Visa and Nike are not the only brands to have signed up Liu's services. He also lends his name and rugged good looks to Coca-Cola, Yili milk and China Mobile phones. All this - and the Beijing Olympics are still almost two years away.
The Games in 2008 will mark a turning point for Liu and China. It will be not just a sporting event. It will be a political, social and economic milestone, too - the year the Chinese economy becomes the second largest market in the world, snapping at the heels of the United States and ahead of Japan.
No major multinational will want to miss the platform offered by the Olympics. Equally no major multinational will ignore the opportunities presented by China. Companies are falling over themselves to be associated with the Games. Take beer. The Olympics normally has one official beer. China, however, is a big country with exceedingly thirsty citizens. So there are three official brews for 2008 -- the local brands Tsingtao and Yanjing, plus America's Budweiser.
This is all exciting news for the global advertising industry, which can look forward to a quadrennial high from the Games. It is also confirmation of something that few now fail to accept - the balance of power in the world is shifting. Wealth is moving from West to East. China is the biggest manifestation of that.
History in reverse
Of course, this is not new; rather it is a case of history reversing itself. In fact, India and China accounted for the same proportion of the world economy in 1825 as they will again in 2025. We have been here before. In the early 19th century, China was the world's paramount industrial power. It dominated the market for high-quality porcelain. Then Wedgwood and Meissen discovered how to produce cheaper, equally high-quality wares that beat the Chinese at their own game - killing off their industry. It signalled the start of western industrial domination that lasted for a century and a half. Now the power is moving again. In time, Chinese- based companies will prove a more potent force than Korea's chaebols or Japanese multinationals.
The US faces the ultimate challenge - when you have a vacuum someone is going to fill it. This is what China is doing and will continue to do. That will be awkward and uncomfortable for Washington.
Of course, there is a long way to go. China's economy is effectively state-directed capitalism and balanced growth is a challenge. The banking system has to develop further and continue to fund the development of state enterprises. The renminbi is still guided by the communist party. Corruption remains widespread. China's banks are burdened by bad debts and obliged to fund state enterprises to find favour with local party bosses. The renminbi is locked in a narrow band against a basket of foreign currencies. It would be a big mistake, however, to assume that these issues cannot be overcome. The Chinese are pragmatic. They believe that their destiny is constantly shifting and they must adapt, asTom Doctoroff explains in his outstanding book Billions.
Also, early suggestions that China's growth is slowing are probably wishful thinking by its rivals. It has an abundant supply of cheap migrant labour. 60% of its citizens live in the country. Indeed, it is calculated that it will still have underemployed workers 30 years from now, even if urbanisation continues at its present pace.

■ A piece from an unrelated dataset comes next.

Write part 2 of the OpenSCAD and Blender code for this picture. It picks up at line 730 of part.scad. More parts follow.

A new business dawn: no firm in Europe and the United States can properly claim to be ready for business in the world today without a Chinese dimension
The effects are already being felt. China's rapacious demand for commodities has pushed up the prices of oil and industrial metals. In particular, its thirst for energy has meant new alliances with Russia and Iran, the first signs that Chinese foreign policy will be informed by its economic needs and not western orthodoxies, however unpalatable that is for Washington.
America is happy to benefit from the low inflation brought by Chinese imports, but is less impressed when China comes knocking at its door. In the first sign of protectionist skirmishes to come, the Chinese state-owned oil company CNOOC last year withdrew from its $18.5 billion. bid for America's Unocal after protests in Congress.
Diligence and education
Can we hope to compete with China? The prognostications are not good. A survey asked people whether they thought working hard was important. Around 2% of western Europeans thought it was, compared with 98% of Chinese. That says it all. The Chinese value diligence and education in a way that is no longer fashionable in the West. Then there is the mountain of regulation and overzealous government in Europe. So if you are going to locate a new factory are you going to do it in Europe -which is a big market with laggardly growth - or China, which has only 4% of worldwide spending but is growing by around IO%? The answer is obvious. The sooner western Europe wakes up, the better.

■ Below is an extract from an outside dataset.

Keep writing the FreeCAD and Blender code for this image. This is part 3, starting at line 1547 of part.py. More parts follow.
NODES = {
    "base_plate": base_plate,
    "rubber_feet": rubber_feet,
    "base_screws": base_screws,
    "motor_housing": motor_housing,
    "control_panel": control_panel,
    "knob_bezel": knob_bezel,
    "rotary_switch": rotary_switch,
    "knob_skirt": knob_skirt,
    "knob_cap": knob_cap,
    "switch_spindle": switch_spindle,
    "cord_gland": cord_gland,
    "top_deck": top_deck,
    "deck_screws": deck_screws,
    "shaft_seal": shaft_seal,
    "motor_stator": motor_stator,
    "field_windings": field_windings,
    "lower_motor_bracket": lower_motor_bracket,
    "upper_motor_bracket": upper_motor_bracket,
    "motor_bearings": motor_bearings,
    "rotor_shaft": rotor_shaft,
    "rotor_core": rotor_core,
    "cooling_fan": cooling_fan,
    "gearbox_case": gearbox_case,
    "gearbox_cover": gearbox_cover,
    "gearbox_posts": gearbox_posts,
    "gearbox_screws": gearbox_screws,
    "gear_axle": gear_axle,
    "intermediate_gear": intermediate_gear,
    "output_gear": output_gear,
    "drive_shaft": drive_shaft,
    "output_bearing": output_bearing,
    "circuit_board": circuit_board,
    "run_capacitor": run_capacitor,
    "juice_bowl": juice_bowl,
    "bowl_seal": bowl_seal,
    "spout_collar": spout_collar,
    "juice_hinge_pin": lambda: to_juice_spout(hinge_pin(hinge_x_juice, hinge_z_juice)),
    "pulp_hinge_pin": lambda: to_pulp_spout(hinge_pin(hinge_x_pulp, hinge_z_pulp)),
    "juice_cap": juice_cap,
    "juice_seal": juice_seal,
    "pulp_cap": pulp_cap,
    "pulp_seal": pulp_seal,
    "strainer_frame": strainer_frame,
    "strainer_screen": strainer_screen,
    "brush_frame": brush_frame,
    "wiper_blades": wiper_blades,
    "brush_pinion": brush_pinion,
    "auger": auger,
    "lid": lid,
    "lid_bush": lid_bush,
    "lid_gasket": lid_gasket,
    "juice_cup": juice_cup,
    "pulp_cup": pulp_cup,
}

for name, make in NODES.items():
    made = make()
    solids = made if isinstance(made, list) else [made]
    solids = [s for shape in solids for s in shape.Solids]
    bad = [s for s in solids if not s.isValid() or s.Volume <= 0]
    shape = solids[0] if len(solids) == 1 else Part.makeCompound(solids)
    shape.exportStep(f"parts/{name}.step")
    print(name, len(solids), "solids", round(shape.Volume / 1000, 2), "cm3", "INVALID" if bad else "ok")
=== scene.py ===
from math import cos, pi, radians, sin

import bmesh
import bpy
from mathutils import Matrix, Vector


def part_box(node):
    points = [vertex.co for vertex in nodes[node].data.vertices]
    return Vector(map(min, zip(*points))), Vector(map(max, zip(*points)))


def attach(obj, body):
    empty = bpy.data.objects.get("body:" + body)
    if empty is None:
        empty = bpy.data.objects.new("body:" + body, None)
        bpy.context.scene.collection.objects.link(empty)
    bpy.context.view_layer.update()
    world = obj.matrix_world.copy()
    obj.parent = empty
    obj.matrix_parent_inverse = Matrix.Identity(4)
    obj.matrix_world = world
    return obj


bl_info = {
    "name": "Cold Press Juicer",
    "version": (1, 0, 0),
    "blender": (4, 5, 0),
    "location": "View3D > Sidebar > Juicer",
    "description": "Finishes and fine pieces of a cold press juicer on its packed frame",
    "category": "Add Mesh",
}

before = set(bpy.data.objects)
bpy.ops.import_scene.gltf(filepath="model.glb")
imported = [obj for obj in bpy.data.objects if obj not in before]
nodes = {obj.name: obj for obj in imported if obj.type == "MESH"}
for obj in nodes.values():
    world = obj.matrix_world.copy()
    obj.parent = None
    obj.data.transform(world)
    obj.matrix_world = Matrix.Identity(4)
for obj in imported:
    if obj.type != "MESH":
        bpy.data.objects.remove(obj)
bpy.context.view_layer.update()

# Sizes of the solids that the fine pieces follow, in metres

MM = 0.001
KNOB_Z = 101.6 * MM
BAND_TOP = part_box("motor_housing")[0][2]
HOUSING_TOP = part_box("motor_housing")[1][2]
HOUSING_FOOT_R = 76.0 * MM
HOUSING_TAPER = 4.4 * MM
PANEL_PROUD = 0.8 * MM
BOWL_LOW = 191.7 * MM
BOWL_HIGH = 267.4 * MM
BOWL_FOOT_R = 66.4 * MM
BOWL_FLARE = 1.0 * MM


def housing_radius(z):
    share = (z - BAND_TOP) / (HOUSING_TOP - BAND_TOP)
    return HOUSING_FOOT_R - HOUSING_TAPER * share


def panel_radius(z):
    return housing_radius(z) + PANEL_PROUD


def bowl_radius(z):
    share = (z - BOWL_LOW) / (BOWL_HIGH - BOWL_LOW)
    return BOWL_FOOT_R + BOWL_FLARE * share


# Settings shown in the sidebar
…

We have written and talked about the importance of China for two decades. As long ago as 1989 we attended our first WPP board meeting there, travelling up to Guangzhou from Hong Kong and seeing a second railway line being constructed between the two cities. Even then the sheer vitality, power and scale of the country were overwhelming.
WPP now employs 6700 people in more than 13 joint ventures in China that generate nearly $500 million a year. We are now established in the big arenas of advertising, information, consulting, PR and brand identity, healthcare and interactive - accounting for an estimated 15% share of the Chinese advertising services market. We predict that Asia, along with Latin America, Middle East and Africa will be 20% of our business in five years.
Joint ventures
Until recently, it was possible for foreign ad agencies to operate in China only with a local partner. That has now changed under World Trade Organization rules, but it will probably not change our approach. Our joint ventures have been immensely helpful in building our businesses in China and that will continue. Perhaps in the long run we might go to IOO% ownership, but right now having a partner adds value; 50 or 75% can be better than full ownership, because Chinese joint ventures know the market. It would be arrogant to think that we could come into a market and claim to know everything about its 30 or so provinces. This is crucial to doing business in China.
What we see in the growth of India and China as world players is true globalisation. Previously it was Americanisation, whereby large US companies sold their brands abroad exactly as they sold them at home, and American business methods and sensibilities pervaded companies around the world. That is no longer good enough, as Liu Xiang's multiple Olympic campaigns show.
It is extremely hard to read the mindset of 1.3 billion potential consumers. The cultural differences are as great as those between Westerners and Muslims, but because China and its people have long been associated with the West, it is assumed they think like us. Some western companies go in confident that their cultural norms will work in the Chinese market. They assume the way they sell their oil, drinks and cars in the US and Europe will work equally well in the Middle Kingdom. Such an attitude is suicidal. The Chinese are different.
As Tom Doctoroff says, 'Culturally, if not individually, we are moral absolutists and they are relativists. We value social dynamism. They value order. We view history's march as linear. They view it as cyclical, driven by fate. We believe society is 'good'. They believe it corrupts.'
There still exists a lot of snobbery about China. Some scoff that China can make cheap imitations of western goods, but premium brands and the higher creative services will remain exclusively western. That might have been so a decade ago, but it certainly is not now. Chinese advertising in particular is far from derivative. Some of it, Olympic kangaroos included, is exceedingly strong -as good as that produced, say, in Chicago. Advertising creatives in China are adapting rapidly as competition grows. Chinese companies listen and learn. They have huge application and ambition. Equally, Chinese electronics may have begun as an imitation of western brands, but is now seeking to establish its own identity. This represents an opportunity for western creative companies.
No firm in Europe and the United States can properly claim to be ready for business in the world today without a Chinese dimension. Of course, simply having a presence will not be enough and not every company will succeed there. Our attitudes must change. We must be as adaptable as the Chinese, listen and learn from them as they have from us. These are exciting times indeed.